Senão repare-se, “The Wind Cries Mary”, outro dos primeiros temas a serem gravados, também saiu fora desta edição. Felizmente estão em ambos os LPs os dois grandes malhões do disco, “Love Or Confusion” e “I Don’t Live Today”. O primeiro é quase um esboço da grandiosidade que viria a surgir em “All Along The Watchtower”. O segundo é o tema rei do xamânico psicadelismo de Hendrix, além de incluir um efeito wah manual, que precede o surgimento do famoso pedal.
Essa é outra das coisas que, além da fulgurante forma criativa de Jimi, torna tão axiomático este disco. Tecnologicamente é uma vibrante exploração de possibilidades, como este exemplo do wah; o supracitado exemplo do Octavia; e ainda o recurso a inovadores técnicas de overdubbing, o uso do feedback como elemento musical, que Hendrix tornou icónico; a inversão das fitas da guitarra ou manipulação das mesmas para moldar a velocidade, como se ouve em momentos como “Third Stone From The Sun” ou no tema título que encerra o disco, na edição norte-americana ou britânica.
E, claro, a forma como Kramer captou muitas das baterias de Mitchell em duas pistas stereo, deixando as outras duas abertas para o baixo e guitarra, em vez da tradicional fórmula de gravar o baixo e a bateria em duas pistas mono, e assim gravando a banda em live takes. Depois era feita uma pré-mistura que condensava essas quatro pistas em duas, abrindo vaga em duas pistas extra. Dessa forma ultrapassou-se as limitações das quatro pistas da época e deu todo o tamanhão ao som do disco, que se sente ainda hoje.
“I Don’t Live Today” é o tema rei do xamânico psicadelismo de Hendrix, além de incluir um efeito wah manual, que precede o surgimento do famoso pedal.
Pagar tudo isto, ainda mais tratando-se de um relativo desconhecido, implicou que as sessões de estúdio fossem regularmente interrompidas para a Jimi Hendrix Experience se mandar aos concertos em clubes britânicos. Afortunadamente isso deixou a banda num tremendo estado de preparação e fulgor dinâmico. No total, o disco foi efectivamente gravado num total de dez dias, ainda que as sessões tenham atravessado meses. A versão final do disco ficou pronta pelas 03h da manhã do dia 25 de Abril.

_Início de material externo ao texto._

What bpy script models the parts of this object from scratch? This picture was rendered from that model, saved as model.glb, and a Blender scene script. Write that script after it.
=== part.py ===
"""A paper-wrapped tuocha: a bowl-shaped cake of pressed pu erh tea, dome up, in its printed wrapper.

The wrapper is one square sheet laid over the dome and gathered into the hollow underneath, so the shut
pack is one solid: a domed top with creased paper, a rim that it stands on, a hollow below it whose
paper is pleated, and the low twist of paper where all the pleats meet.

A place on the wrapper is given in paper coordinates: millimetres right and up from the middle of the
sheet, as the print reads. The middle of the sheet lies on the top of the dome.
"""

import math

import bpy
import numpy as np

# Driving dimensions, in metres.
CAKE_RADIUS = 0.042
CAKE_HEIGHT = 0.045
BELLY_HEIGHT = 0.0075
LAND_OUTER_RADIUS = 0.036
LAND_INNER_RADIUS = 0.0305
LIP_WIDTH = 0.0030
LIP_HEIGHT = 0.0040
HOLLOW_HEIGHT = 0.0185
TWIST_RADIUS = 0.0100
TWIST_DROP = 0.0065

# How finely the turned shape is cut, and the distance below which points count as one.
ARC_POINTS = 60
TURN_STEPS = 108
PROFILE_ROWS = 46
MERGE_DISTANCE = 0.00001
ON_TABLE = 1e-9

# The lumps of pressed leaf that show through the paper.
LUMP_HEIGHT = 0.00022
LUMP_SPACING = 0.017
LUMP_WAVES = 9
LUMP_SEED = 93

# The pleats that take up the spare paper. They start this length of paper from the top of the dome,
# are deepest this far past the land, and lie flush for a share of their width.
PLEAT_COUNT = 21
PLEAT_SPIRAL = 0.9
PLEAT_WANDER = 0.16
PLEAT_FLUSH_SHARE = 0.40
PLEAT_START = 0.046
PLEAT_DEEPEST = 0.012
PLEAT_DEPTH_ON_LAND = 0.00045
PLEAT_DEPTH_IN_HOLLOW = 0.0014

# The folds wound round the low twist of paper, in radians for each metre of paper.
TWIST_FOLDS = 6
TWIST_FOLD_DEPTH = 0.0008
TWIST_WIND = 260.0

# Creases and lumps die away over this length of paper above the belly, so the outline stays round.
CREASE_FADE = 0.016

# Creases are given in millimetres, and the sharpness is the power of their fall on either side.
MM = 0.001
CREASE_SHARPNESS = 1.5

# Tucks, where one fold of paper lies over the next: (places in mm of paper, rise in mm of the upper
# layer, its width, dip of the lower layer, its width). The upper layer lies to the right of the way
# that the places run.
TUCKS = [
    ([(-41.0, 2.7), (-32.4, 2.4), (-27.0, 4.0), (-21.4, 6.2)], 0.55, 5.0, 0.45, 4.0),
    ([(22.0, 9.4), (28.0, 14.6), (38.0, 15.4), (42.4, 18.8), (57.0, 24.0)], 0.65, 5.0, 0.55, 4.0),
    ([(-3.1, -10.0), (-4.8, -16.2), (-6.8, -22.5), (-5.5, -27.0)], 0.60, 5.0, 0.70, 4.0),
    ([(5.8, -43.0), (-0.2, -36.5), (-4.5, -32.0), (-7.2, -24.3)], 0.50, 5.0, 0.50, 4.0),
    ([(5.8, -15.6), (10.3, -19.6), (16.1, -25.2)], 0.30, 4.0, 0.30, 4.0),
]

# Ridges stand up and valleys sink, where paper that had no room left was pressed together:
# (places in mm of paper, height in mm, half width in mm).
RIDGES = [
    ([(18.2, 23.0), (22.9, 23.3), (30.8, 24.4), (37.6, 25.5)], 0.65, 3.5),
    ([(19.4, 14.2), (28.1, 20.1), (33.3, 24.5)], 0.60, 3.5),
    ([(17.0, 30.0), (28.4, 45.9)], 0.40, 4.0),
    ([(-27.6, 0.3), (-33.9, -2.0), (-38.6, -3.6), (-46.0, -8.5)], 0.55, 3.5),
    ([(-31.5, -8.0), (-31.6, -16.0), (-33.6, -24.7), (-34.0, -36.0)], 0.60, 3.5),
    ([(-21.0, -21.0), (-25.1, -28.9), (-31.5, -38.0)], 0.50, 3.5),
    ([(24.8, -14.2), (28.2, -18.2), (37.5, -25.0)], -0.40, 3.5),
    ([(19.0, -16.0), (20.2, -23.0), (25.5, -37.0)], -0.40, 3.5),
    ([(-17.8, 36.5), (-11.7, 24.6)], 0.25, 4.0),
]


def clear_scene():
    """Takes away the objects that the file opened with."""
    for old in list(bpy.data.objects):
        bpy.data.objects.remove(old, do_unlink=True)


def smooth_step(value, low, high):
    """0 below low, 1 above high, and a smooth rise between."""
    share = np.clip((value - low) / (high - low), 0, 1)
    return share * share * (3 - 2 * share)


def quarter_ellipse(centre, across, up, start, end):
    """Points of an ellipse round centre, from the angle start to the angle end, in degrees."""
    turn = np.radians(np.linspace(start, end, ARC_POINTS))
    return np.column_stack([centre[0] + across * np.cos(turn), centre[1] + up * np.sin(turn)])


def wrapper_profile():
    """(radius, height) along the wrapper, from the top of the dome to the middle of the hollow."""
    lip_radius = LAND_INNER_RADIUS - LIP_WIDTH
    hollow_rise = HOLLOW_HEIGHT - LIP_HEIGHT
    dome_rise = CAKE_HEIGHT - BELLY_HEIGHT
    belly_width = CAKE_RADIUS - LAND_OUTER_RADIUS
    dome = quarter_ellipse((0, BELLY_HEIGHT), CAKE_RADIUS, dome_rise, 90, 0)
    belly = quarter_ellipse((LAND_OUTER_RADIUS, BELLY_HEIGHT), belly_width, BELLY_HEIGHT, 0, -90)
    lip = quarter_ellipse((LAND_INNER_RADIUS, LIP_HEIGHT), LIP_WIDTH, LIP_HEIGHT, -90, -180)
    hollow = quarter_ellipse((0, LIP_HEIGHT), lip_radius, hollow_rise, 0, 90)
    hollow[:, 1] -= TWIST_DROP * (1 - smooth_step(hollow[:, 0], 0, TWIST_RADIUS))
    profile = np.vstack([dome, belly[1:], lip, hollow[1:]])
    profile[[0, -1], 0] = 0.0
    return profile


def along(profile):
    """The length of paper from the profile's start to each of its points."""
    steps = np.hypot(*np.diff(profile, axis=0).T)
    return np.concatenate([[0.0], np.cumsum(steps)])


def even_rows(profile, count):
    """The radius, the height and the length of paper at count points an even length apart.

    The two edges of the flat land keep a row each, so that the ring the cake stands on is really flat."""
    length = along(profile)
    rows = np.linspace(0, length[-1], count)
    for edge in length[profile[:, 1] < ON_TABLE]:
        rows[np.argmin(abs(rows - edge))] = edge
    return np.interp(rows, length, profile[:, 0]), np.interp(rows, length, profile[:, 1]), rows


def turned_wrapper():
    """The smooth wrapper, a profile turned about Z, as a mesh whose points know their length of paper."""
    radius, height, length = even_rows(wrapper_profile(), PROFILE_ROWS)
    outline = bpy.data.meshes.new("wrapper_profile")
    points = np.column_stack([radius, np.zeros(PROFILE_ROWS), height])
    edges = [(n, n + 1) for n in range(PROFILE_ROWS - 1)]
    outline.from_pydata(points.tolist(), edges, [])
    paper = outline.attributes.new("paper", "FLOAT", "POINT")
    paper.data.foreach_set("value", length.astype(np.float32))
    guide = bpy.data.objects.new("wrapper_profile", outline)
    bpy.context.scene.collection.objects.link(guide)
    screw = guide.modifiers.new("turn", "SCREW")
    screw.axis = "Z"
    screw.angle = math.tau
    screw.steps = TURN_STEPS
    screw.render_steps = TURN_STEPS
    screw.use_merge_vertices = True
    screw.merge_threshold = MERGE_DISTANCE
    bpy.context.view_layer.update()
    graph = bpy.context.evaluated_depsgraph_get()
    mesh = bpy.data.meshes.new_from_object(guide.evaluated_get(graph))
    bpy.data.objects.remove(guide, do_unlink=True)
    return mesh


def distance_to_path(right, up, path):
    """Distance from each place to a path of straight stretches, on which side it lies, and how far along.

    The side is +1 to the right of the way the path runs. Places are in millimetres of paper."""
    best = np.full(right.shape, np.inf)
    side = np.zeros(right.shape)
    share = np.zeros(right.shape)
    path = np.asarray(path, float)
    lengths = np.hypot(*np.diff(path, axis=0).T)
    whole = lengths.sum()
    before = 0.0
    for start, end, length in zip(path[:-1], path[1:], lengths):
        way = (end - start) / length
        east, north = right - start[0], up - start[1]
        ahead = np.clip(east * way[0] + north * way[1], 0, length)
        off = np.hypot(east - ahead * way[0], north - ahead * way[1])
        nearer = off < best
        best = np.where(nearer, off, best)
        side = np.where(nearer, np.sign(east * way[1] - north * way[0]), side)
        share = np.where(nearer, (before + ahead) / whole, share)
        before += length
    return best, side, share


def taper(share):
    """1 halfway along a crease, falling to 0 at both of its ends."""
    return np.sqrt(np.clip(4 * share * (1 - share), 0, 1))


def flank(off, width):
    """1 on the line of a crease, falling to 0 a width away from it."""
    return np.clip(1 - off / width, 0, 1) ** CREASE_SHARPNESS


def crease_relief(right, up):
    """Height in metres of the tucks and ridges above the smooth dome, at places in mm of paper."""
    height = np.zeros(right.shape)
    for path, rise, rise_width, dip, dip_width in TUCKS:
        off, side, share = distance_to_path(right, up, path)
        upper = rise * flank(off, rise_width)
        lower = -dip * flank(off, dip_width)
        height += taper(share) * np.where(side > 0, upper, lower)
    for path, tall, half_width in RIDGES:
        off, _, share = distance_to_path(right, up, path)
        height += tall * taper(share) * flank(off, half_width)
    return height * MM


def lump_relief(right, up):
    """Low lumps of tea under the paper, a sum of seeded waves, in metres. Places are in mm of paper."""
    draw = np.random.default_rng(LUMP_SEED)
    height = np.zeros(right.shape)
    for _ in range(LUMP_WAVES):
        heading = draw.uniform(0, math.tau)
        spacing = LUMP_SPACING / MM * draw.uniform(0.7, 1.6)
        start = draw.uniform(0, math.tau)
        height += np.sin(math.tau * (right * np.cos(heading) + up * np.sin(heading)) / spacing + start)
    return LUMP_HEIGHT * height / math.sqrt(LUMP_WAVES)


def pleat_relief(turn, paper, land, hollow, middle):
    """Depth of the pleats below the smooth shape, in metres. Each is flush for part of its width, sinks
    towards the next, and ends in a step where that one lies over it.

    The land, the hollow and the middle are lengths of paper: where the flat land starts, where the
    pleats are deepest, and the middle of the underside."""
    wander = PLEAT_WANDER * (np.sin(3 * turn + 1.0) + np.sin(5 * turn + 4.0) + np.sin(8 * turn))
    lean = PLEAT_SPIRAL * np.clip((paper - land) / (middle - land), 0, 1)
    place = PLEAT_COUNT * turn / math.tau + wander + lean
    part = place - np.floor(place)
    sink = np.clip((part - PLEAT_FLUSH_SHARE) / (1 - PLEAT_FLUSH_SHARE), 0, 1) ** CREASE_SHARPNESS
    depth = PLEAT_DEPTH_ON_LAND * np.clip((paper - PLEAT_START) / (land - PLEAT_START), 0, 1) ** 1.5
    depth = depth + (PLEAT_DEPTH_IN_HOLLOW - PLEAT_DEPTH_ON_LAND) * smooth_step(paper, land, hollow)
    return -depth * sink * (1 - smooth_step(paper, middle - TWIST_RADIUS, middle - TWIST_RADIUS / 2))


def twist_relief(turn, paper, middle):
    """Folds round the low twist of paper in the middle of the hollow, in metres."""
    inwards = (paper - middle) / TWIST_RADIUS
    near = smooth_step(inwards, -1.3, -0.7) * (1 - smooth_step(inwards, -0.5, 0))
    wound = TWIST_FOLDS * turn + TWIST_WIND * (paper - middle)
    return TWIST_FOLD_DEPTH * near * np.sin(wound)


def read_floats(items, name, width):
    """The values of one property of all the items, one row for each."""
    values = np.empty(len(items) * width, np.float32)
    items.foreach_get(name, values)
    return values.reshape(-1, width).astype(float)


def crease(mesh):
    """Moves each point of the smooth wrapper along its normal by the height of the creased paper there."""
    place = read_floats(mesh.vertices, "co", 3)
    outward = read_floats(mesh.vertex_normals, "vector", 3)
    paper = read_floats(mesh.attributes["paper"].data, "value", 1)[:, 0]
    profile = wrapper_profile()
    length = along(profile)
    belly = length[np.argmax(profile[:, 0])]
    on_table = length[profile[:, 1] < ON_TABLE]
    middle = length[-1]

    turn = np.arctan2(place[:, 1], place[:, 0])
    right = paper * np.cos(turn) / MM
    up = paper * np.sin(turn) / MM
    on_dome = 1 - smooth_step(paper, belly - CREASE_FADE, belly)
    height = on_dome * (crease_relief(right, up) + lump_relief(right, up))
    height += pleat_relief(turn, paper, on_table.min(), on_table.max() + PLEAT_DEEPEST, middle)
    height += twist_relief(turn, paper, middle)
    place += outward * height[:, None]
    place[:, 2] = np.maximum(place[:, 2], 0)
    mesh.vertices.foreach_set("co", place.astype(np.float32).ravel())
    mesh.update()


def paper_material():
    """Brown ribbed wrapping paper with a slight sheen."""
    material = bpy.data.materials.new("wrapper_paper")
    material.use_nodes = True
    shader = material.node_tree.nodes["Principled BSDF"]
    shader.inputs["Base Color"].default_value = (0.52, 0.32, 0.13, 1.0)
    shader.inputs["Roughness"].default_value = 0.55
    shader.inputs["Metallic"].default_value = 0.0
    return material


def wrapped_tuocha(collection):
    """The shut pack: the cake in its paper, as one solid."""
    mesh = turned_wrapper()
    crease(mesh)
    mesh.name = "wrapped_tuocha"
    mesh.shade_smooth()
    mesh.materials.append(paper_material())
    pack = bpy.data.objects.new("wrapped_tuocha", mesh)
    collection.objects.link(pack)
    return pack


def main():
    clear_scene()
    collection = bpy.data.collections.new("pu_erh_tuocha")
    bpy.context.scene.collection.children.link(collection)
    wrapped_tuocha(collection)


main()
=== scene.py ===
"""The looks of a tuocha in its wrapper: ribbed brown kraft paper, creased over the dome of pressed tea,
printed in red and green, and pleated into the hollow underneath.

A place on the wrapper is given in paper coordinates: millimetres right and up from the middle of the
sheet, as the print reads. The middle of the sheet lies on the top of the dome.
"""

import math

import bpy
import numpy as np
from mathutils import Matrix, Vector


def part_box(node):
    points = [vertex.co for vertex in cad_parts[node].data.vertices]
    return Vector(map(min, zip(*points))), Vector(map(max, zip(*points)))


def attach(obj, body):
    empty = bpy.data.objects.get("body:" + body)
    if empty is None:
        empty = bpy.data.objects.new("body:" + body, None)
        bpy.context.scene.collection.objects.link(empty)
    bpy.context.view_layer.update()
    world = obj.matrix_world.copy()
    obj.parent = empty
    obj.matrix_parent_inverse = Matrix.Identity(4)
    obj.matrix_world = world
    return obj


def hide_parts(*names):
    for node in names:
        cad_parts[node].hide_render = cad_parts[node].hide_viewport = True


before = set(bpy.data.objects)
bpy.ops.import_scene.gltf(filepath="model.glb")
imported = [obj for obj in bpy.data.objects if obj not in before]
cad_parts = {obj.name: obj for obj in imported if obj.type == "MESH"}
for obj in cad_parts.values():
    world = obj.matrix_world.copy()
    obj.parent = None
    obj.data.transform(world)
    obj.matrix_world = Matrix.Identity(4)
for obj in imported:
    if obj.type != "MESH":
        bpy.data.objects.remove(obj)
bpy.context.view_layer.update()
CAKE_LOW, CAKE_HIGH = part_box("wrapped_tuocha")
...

É Chas Chandler que recorda a John McDermott, no livro “Ultimate Hendrix: An Illustrated Encyclopedia of Live Concerts and Sessions”, que preparou uma audição do LP para Horst Schamltze, um dos directores da Polydor, logo às 11h da manhã: «Quando Horst colocou a agulha no disco, fui invadido de suores frios, enquanto pensava… Quando ele ouvir isto, vai chamar os funcionários do hospício para me internar. O Horst ouviu o primeiro lado e não disse uma palavra. Depois, virou o disco e tocou o outro lado. Comecei a pensar naquilo que dizer para me safar. No final do segundo lado do disco, ele permaneceu ali sentado. Finalmente, disse: ‘Isto é brilhante. Isto é a melhor coisa que alguma vez ouvi».
Jamais houve outro disco como este da Jimi Hendrix Experience que tenha enclausurado de forma tão visceral o flower power e o psicadelismo, ao mesmo tempo que, aproveitando os pilares do blues rock, firmou as fundações do hard rock e a da guitarra eléctrica. Ainda hoje é fulminante!